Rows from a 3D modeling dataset
^^^^^^^^
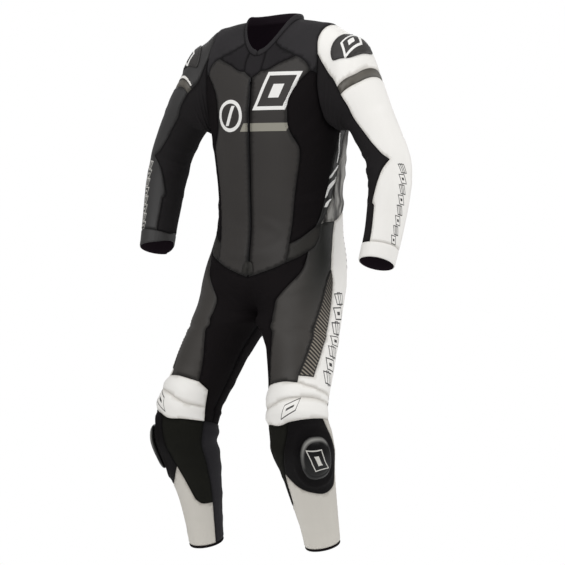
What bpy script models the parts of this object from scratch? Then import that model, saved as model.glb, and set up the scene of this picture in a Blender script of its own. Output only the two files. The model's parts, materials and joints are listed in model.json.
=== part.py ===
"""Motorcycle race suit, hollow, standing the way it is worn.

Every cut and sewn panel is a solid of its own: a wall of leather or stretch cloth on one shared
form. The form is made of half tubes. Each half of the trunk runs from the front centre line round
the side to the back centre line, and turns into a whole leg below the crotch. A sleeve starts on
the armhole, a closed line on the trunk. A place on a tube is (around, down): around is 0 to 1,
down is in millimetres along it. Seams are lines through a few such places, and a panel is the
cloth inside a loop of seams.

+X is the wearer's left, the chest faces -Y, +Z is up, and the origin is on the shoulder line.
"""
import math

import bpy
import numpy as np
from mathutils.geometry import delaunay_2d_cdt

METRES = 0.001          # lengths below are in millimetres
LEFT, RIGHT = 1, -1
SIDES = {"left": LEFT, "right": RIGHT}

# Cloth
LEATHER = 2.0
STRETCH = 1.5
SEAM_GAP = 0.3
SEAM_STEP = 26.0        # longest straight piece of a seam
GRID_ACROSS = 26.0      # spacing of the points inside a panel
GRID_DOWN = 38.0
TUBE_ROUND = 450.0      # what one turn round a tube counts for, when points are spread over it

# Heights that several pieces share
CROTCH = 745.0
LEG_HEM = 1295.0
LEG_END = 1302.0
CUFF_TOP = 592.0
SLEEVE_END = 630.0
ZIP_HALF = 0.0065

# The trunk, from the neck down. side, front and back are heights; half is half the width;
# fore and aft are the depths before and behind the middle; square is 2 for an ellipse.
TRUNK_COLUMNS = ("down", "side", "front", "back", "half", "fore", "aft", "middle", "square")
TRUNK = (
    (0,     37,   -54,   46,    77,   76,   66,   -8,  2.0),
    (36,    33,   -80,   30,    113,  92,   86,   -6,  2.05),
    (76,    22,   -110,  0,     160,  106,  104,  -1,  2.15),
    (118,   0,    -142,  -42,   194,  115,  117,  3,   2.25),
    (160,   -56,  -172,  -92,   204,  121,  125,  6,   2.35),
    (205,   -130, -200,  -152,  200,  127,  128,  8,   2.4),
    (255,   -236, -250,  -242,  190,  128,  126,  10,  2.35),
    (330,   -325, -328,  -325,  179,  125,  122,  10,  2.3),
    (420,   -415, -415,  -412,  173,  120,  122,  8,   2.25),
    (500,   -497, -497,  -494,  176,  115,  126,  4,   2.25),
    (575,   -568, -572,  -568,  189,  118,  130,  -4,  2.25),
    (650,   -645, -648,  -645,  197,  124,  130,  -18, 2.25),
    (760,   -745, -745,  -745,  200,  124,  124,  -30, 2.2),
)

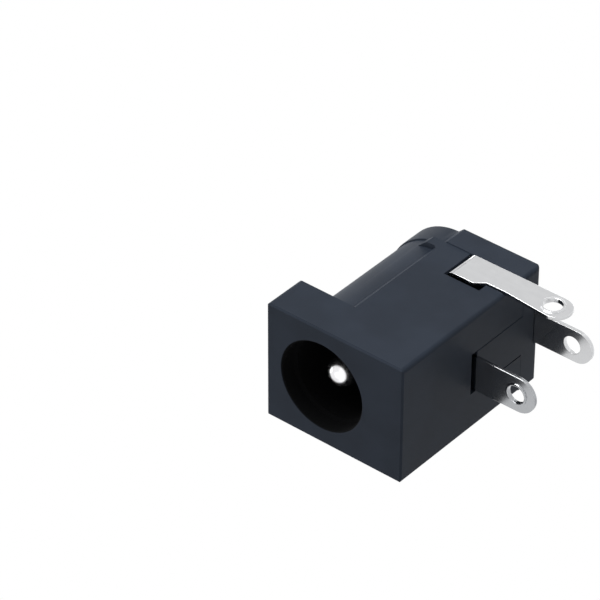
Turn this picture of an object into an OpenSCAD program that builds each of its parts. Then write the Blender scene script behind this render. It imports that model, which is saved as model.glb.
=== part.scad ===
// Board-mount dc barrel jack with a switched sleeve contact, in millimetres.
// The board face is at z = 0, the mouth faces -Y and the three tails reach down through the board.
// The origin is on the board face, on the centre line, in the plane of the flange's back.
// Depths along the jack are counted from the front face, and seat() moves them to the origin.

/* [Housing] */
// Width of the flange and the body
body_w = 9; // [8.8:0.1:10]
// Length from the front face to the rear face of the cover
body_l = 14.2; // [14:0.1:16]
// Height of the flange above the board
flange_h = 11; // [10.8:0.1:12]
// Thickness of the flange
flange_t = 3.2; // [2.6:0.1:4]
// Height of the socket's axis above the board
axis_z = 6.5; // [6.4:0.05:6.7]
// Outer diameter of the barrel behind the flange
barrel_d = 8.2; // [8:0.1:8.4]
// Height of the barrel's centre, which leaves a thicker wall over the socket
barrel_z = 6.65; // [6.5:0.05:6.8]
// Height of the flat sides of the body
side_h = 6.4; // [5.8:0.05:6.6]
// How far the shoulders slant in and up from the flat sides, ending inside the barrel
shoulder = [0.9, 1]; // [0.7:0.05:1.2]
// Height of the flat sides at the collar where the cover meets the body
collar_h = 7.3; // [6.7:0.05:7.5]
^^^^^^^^
> _Instructions for the task_:
Send back all of the entries exactly, with nothing missing.

> _Exercise output_:
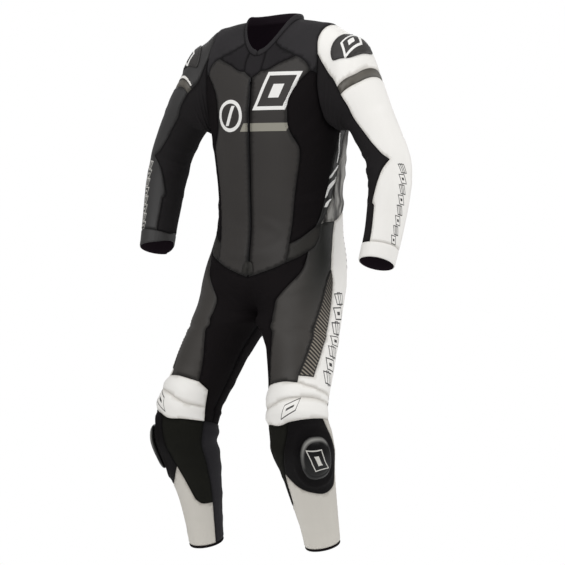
What bpy script models the parts of this object from scratch? Then import that model, saved as model.glb, and set up the scene of this picture in a Blender script of its own. Output only the two files. The model's parts, materials and joints are listed in model.json.
=== part.py ===
"""Motorcycle race suit, hollow, standing the way it is worn.

Every cut and sewn panel is a solid of its own: a wall of leather or stretch cloth on one shared
form. The form is made of half tubes. Each half of the trunk runs from the front centre line round
the side to the back centre line, and turns into a whole leg below the crotch. A sleeve starts on
the armhole, a closed line on the trunk. A place on a tube is (around, down): around is 0 to 1,
down is in millimetres along it. Seams are lines through a few such places, and a panel is the
cloth inside a loop of seams.

+X is the wearer's left, the chest faces -Y, +Z is up, and the origin is on the shoulder line.
"""
import math

import bpy
import numpy as np
from mathutils.geometry import delaunay_2d_cdt

METRES = 0.001          # lengths below are in millimetres
LEFT, RIGHT = 1, -1
SIDES = {"left": LEFT, "right": RIGHT}

# Cloth
LEATHER = 2.0
STRETCH = 1.5
SEAM_GAP = 0.3
SEAM_STEP = 26.0        # longest straight piece of a seam
GRID_ACROSS = 26.0      # spacing of the points inside a panel
GRID_DOWN = 38.0
TUBE_ROUND = 450.0      # what one turn round a tube counts for, when points are spread over it

# Heights that several pieces share
CROTCH = 745.0
LEG_HEM = 1295.0
LEG_END = 1302.0
CUFF_TOP = 592.0
SLEEVE_END = 630.0
ZIP_HALF = 0.0065

# The trunk, from the neck down. side, front and back are heights; half is half the width;
# fore and aft are the depths before and behind the middle; square is 2 for an ellipse.
TRUNK_COLUMNS = ("down", "side", "front", "back", "half", "fore", "aft", "middle", "square")
TRUNK = (
    (0,     37,   -54,   46,    77,   76,   66,   -8,  2.0),
    (36,    33,   -80,   30,    113,  92,   86,   -6,  2.05),
    (76,    22,   -110,  0,     160,  106,  104,  -1,  2.15),
    (118,   0,    -142,  -42,   194,  115,  117,  3,   2.25),
    (160,   -56,  -172,  -92,   204,  121,  125,  6,   2.35),
    (205,   -130, -200,  -152,  200,  127,  128,  8,   2.4),
    (255,   -236, -250,  -242,  190,  128,  126,  10,  2.35),
    (330,   -325, -328,  -325,  179,  125,  122,  10,  2.3),
    (420,   -415, -415,  -412,  173,  120,  122,  8,   2.25),
    (500,   -497, -497,  -494,  176,  115,  126,  4,   2.25),
    (575,   -568, -572,  -568,  189,  118,  130,  -4,  2.25),
    (650,   -645, -648,  -645,  197,  124,  130,  -18, 2.25),
    (760,   -745, -745,  -745,  200,  124,  124,  -30, 2.2),
)

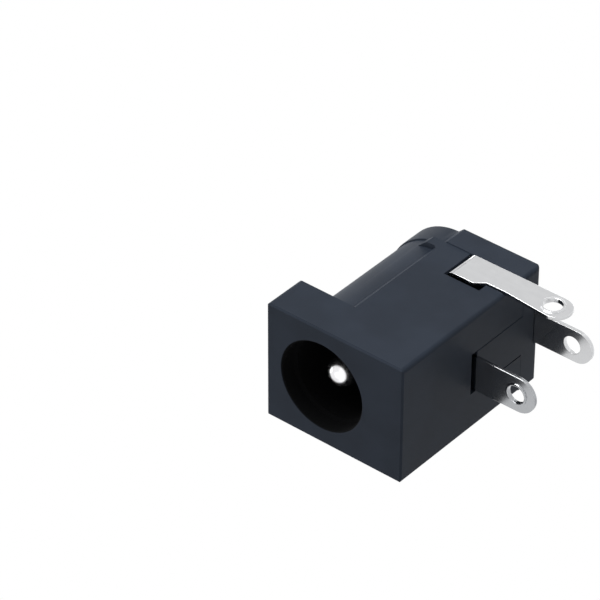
Turn this picture of an object into an OpenSCAD program that builds each of its parts. Then write the Blender scene script behind this render. It imports that model, which is saved as model.glb.
=== part.scad ===
// Board-mount dc barrel jack with a switched sleeve contact, in millimetres.
// The board face is at z = 0, the mouth faces -Y and the three tails reach down through the board.
// The origin is on the board face, on the centre line, in the plane of the flange's back.
// Depths along the jack are counted from the front face, and seat() moves them to the origin.

/* [Housing] */
// Width of the flange and the body
body_w = 9; // [8.8:0.1:10]
// Length from the front face to the rear face of the cover
body_l = 14.2; // [14:0.1:16]
// Height of the flange above the board
flange_h = 11; // [10.8:0.1:12]
// Thickness of the flange
flange_t = 3.2; // [2.6:0.1:4]
// Height of the socket's axis above the board
axis_z = 6.5; // [6.4:0.05:6.7]
// Outer diameter of the barrel behind the flange
barrel_d = 8.2; // [8:0.1:8.4]
// Height of the barrel's centre, which leaves a thicker wall over the socket
barrel_z = 6.65; // [6.5:0.05:6.8]
// Height of the flat sides of the body
side_h = 6.4; // [5.8:0.05:6.6]
// How far the shoulders slant in and up from the flat sides, ending inside the barrel
shoulder = [0.9, 1]; // [0.7:0.05:1.2]
// Height of the flat sides at the collar where the cover meets the body
collar_h = 7.3; // [6.7:0.05:7.5]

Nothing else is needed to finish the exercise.